Source data:
○ ○ ○ ○ ○

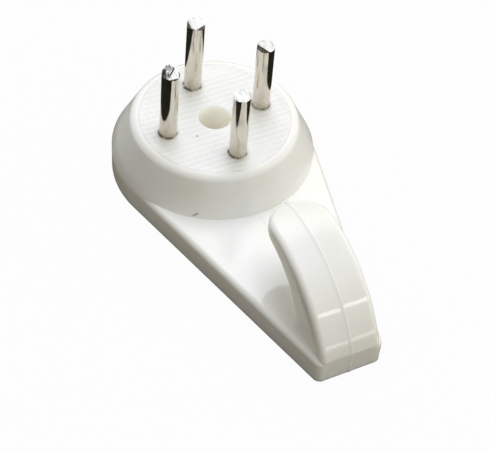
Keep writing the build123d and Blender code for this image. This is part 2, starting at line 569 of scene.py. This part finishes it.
def polish(tree, settings):
    """Roughness of the moulding: dull round the boss and on the tongue's crown, polished
    between them, with faint smears."""
    axes = object_axes(tree)
    near_boss = ranged(tree, axes["Y"], (POLISHED_Y, DULL_Y))
    near_crown = ranged(tree, axes["Z"], (POLISHED_Z, DULL_Z))
    dull = math_node(tree, "MAXIMUM", near_boss, near_crown)
    roughness = ranged(tree, dull, (0.0, 1.0), (settings.roughness, settings.dull_roughness))
    smears = ranged(tree, noise(tree, cycles=420.0, detail=4.0), (0.3, 0.7), (0.92, 1.1))
    return math_node(tree, "MULTIPLY", roughness, smears)


PLASTIC_IOR = 1.49
# How far red, green and blue light travel inside the plastic, as shares of the glow depth
GLOW_REACH = (1.0, 0.93, 0.84)


def glow(shader, share, depth):
    """Milky plastic: light that travels inside it, furthest in red."""
    shader.inputs["IOR"].default_value = PLASTIC_IOR
    shader.inputs["Subsurface Weight"].default_value = share
    shader.inputs["Subsurface Radius"].default_value = GLOW_REACH
    shader.inputs["Subsurface Scale"].default_value = depth


def plastic_material(settings):
    """Glossy white plastic: warmer clouds, a slow ripple, the witness line and the specks."""
    material, tree, shader = new_material("moulded_plastic")
    clouds = ranged(tree, noise(tree, cycles=120.0, detail=4.0), (0.38, 0.64))
    colour = mixed(tree, clouds, settings.colour, settings.deep_colour)
    line = ranged(tree, witness_line(tree), (0.0, 1.0), (0.0, WITNESS_STRENGTH))
    colour = mixed(tree, line, colour, WITNESS_COLOUR)
    tree.links.new(specked(tree, colour, SPECKS), shader.inputs["Base Color"])
    tree.links.new(polish(tree, settings), shader.inputs["Roughness"])
    glow(shader, settings.glow_share, settings.glow_depth)
    bumped(tree, shader, noise(tree, cycles=700.0), settings.ripple)
    return material


def bore_material(settings):
    """Plastic of the screw hole's wall: light travels far inside it, and its brighter, creamier colour
    and its emission are painted light, a painted glow.
    """
    material, tree, shader = new_material("bore_plastic_painted_glow")
    clouds = ranged(tree, noise(tree, cycles=900.0, detail=3.0), (0.35, 0.65), (0.0, 0.4))
    colour = mixed(tree, clouds, settings.bore_lit_colour, settings.deep_colour)
    tree.links.new(colour, shader.inputs["Base Color"])
    shader.inputs["Roughness"].default_value = settings.bore_roughness
    glow(shader, 1.0, settings.bore_glow_depth)
    # Painted glow: the wall emits light in its brighter cream colour
    shader.inputs["Emission Color"].default_value = (*settings.bore_lit_colour, 1.0)
    shader.inputs["Emission Strength"].default_value = settings.bore_glow
    bumped(tree, shader, noise(tree, cycles=2600.0), settings.ripple)
    return material


def grained_material(plastic, grain):
    """Plastic of the boss's face: ridges over a ground with painted shade between them, less of it in
    random patches, fine stipple, and painted shade round each pin that comes and goes, with a painted
    shadow beside it."""
    material, tree, shader = new_material("grained_plastic")
    # Painted shade: the ground between the ridges is darker than the ridges and the field's edges, and
    # less so in random patches
    pale = ranged(tree, point_value(tree, "unshaded"), (0.15, 0.75))
    shade_thinned = ranged(tree, noise(tree, cycles=170.0, detail=3.0), (0.44, 0.62), (0.0, 0.75))
    pale = math_node(tree, "MAXIMUM", pale, shade_thinned)
    colour = mixed(tree, pale, grain.ground_shade_colour, plastic.colour)
    stipple = ranged(tree, noise(tree, cycles=3200.0, detail=3.0), (0.48, 0.72), (0.0, 0.45))
    colour = mixed(tree, stipple, colour, grain.ground_shade_colour)
    # Painted shade and painted shadow round the pins, broken up in patches
    patches = ranged(tree, noise(tree, cycles=1300.0), (0.38, 0.58))
    gap = math_node(tree, "MULTIPLY", point_value(tree, "gap"), patches)
    colour = mixed(tree, gap, colour, grain.gap_shade_colour)
    tree.links.new(specked(tree, colour, SPECKS[:1]), shader.inputs["Base Color"])
    roughness = (0.8 * grain.roughness, 1.3 * grain.roughness)
    dull = ranged(tree, noise(tree, cycles=1500.0, detail=3.0), (0.3, 0.7), roughness)
    tree.links.new(dull, shader.inputs["Roughness"])
    glow(shader, grain.glow_share, plastic.glow_depth)
    bumped(tree, shader, noise(tree, cycles=2600.0), 3.0 * plastic.ripple)
    return material


def nickel_material(settings):
    """Bright drawn nickel: streaks along the wire, stains, and a dull bloom near the boss."""
    material, tree, shader = new_material("drawn_nickel")
    up_the_wire = (FACE_Z, FACE_Z + settings.bloom_length)
    near_boss = ranged(tree, object_axes(tree)["Z"], up_the_wire, (1.0, 0.0))
    streaks = noise(tree, cycles=5200.0, detail=3.0, stretch=(1.0, 1.0, 0.03))
    stains = ranged(tree, noise(tree, cycles=1500.0, detail=4.0, stretch=(1.0, 1.0, 0.25)), (0.5, 0.75))
    cloudy = noise(tree, cycles=3000.0, detail=3.0, stretch=(1.0, 1.0, 0.6))
    bloom = math_node(tree, "MULTIPLY", near_boss, ranged(tree, cloudy, (0.35, 0.65), (0.25, 1.0)))
    colour = mixed(tree, stains, settings.colour, darkened(settings.colour, settings.stain_share))
    tree.links.new(mixed(tree, bloom, colour, settings.bloom_colour), shader.inputs["Base Color"])
    shader.inputs["Metallic"].default_value = 1.0
    worn = ranged(tree, streaks, (0.3, 0.7), (0.6 * settings.roughness, 1.6 * settings.roughness))
    dull = ranged(tree, bloom, (0.0, 1.0), (0.0, settings.bloom_roughness))
    tree.links.new(math_node(tree, "MAXIMUM", worn, dull), shader.inputs["Roughness"])
    bumped(tree, shader, streaks, STREAK_DEPTH)
    return material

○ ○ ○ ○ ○

Written instruction: Write out every line exactly as it stands.

Solution:
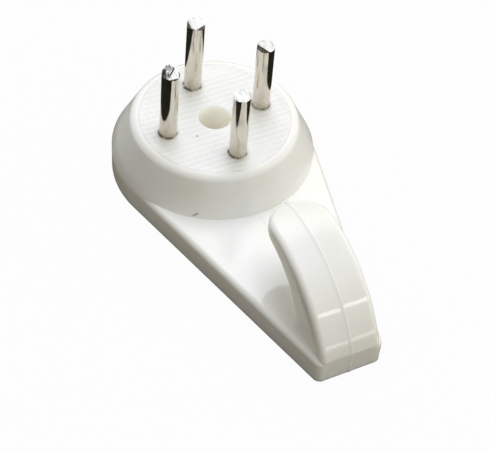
Keep writing the build123d and Blender code for this image. This is part 2, starting at line 569 of scene.py. This part finishes it.
def polish(tree, settings):
    """Roughness of the moulding: dull round the boss and on the tongue's crown, polished
    between them, with faint smears."""
    axes = object_axes(tree)
    near_boss = ranged(tree, axes["Y"], (POLISHED_Y, DULL_Y))
    near_crown = ranged(tree, axes["Z"], (POLISHED_Z, DULL_Z))
    dull = math_node(tree, "MAXIMUM", near_boss, near_crown)
    roughness = ranged(tree, dull, (0.0, 1.0), (settings.roughness, settings.dull_roughness))
    smears = ranged(tree, noise(tree, cycles=420.0, detail=4.0), (0.3, 0.7), (0.92, 1.1))
    return math_node(tree, "MULTIPLY", roughness, smears)


PLASTIC_IOR = 1.49
# How far red, green and blue light travel inside the plastic, as shares of the glow depth
GLOW_REACH = (1.0, 0.93, 0.84)


def glow(shader, share, depth):
    """Milky plastic: light that travels inside it, furthest in red."""
    shader.inputs["IOR"].default_value = PLASTIC_IOR
    shader.inputs["Subsurface Weight"].default_value = share
    shader.inputs["Subsurface Radius"].default_value = GLOW_REACH
    shader.inputs["Subsurface Scale"].default_value = depth


def plastic_material(settings):
    """Glossy white plastic: warmer clouds, a slow ripple, the witness line and the specks."""
    material, tree, shader = new_material("moulded_plastic")
    clouds = ranged(tree, noise(tree, cycles=120.0, detail=4.0), (0.38, 0.64))
    colour = mixed(tree, clouds, settings.colour, settings.deep_colour)
    line = ranged(tree, witness_line(tree), (0.0, 1.0), (0.0, WITNESS_STRENGTH))
    colour = mixed(tree, line, colour, WITNESS_COLOUR)
    tree.links.new(specked(tree, colour, SPECKS), shader.inputs["Base Color"])
    tree.links.new(polish(tree, settings), shader.inputs["Roughness"])
    glow(shader, settings.glow_share, settings.glow_depth)
    bumped(tree, shader, noise(tree, cycles=700.0), settings.ripple)
    return material


def bore_material(settings):
    """Plastic of the screw hole's wall: light travels far inside it, and its brighter, creamier colour
    and its emission are painted light, a painted glow.
    """
    material, tree, shader = new_material("bore_plastic_painted_glow")
    clouds = ranged(tree, noise(tree, cycles=900.0, detail=3.0), (0.35, 0.65), (0.0, 0.4))
    colour = mixed(tree, clouds, settings.bore_lit_colour, settings.deep_colour)
    tree.links.new(colour, shader.inputs["Base Color"])
    shader.inputs["Roughness"].default_value = settings.bore_roughness
    glow(shader, 1.0, settings.bore_glow_depth)
    # Painted glow: the wall emits light in its brighter cream colour
    shader.inputs["Emission Color"].default_value = (*settings.bore_lit_colour, 1.0)
    shader.inputs["Emission Strength"].default_value = settings.bore_glow
    bumped(tree, shader, noise(tree, cycles=2600.0), settings.ripple)
    return material


def grained_material(plastic, grain):
    """Plastic of the boss's face: ridges over a ground with painted shade between them, less of it in
    random patches, fine stipple, and painted shade round each pin that comes and goes, with a painted
    shadow beside it."""
    material, tree, shader = new_material("grained_plastic")
    # Painted shade: the ground between the ridges is darker than the ridges and the field's edges, and
    # less so in random patches
    pale = ranged(tree, point_value(tree, "unshaded"), (0.15, 0.75))
    shade_thinned = ranged(tree, noise(tree, cycles=170.0, detail=3.0), (0.44, 0.62), (0.0, 0.75))
    pale = math_node(tree, "MAXIMUM", pale, shade_thinned)
    colour = mixed(tree, pale, grain.ground_shade_colour, plastic.colour)
    stipple = ranged(tree, noise(tree, cycles=3200.0, detail=3.0), (0.48, 0.72), (0.0, 0.45))
    colour = mixed(tree, stipple, colour, grain.ground_shade_colour)
    # Painted shade and painted shadow round the pins, broken up in patches
    patches = ranged(tree, noise(tree, cycles=1300.0), (0.38, 0.58))
    gap = math_node(tree, "MULTIPLY", point_value(tree, "gap"), patches)
    colour = mixed(tree, gap, colour, grain.gap_shade_colour)
    tree.links.new(specked(tree, colour, SPECKS[:1]), shader.inputs["Base Color"])
    roughness = (0.8 * grain.roughness, 1.3 * grain.roughness)
    dull = ranged(tree, noise(tree, cycles=1500.0, detail=3.0), (0.3, 0.7), roughness)
    tree.links.new(dull, shader.inputs["Roughness"])
    glow(shader, grain.glow_share, plastic.glow_depth)
    bumped(tree, shader, noise(tree, cycles=2600.0), 3.0 * plastic.ripple)
    return material


def nickel_material(settings):
    """Bright drawn nickel: streaks along the wire, stains, and a dull bloom near the boss."""
    material, tree, shader = new_material("drawn_nickel")
    up_the_wire = (FACE_Z, FACE_Z + settings.bloom_length)
    near_boss = ranged(tree, object_axes(tree)["Z"], up_the_wire, (1.0, 0.0))
    streaks = noise(tree, cycles=5200.0, detail=3.0, stretch=(1.0, 1.0, 0.03))
    stains = ranged(tree, noise(tree, cycles=1500.0, detail=4.0, stretch=(1.0, 1.0, 0.25)), (0.5, 0.75))
    cloudy = noise(tree, cycles=3000.0, detail=3.0, stretch=(1.0, 1.0, 0.6))
    bloom = math_node(tree, "MULTIPLY", near_boss, ranged(tree, cloudy, (0.35, 0.65), (0.25, 1.0)))
    colour = mixed(tree, stains, settings.colour, darkened(settings.colour, settings.stain_share))
    tree.links.new(mixed(tree, bloom, colour, settings.bloom_colour), shader.inputs["Base Color"])
    shader.inputs["Metallic"].default_value = 1.0
    worn = ranged(tree, streaks, (0.3, 0.7), (0.6 * settings.roughness, 1.6 * settings.roughness))
    dull = ranged(tree, bloom, (0.0, 1.0), (0.0, settings.bloom_roughness))
    tree.links.new(math_node(tree, "MAXIMUM", worn, dull), shader.inputs["Roughness"])
    bumped(tree, shader, streaks, STREAK_DEPTH)
    return material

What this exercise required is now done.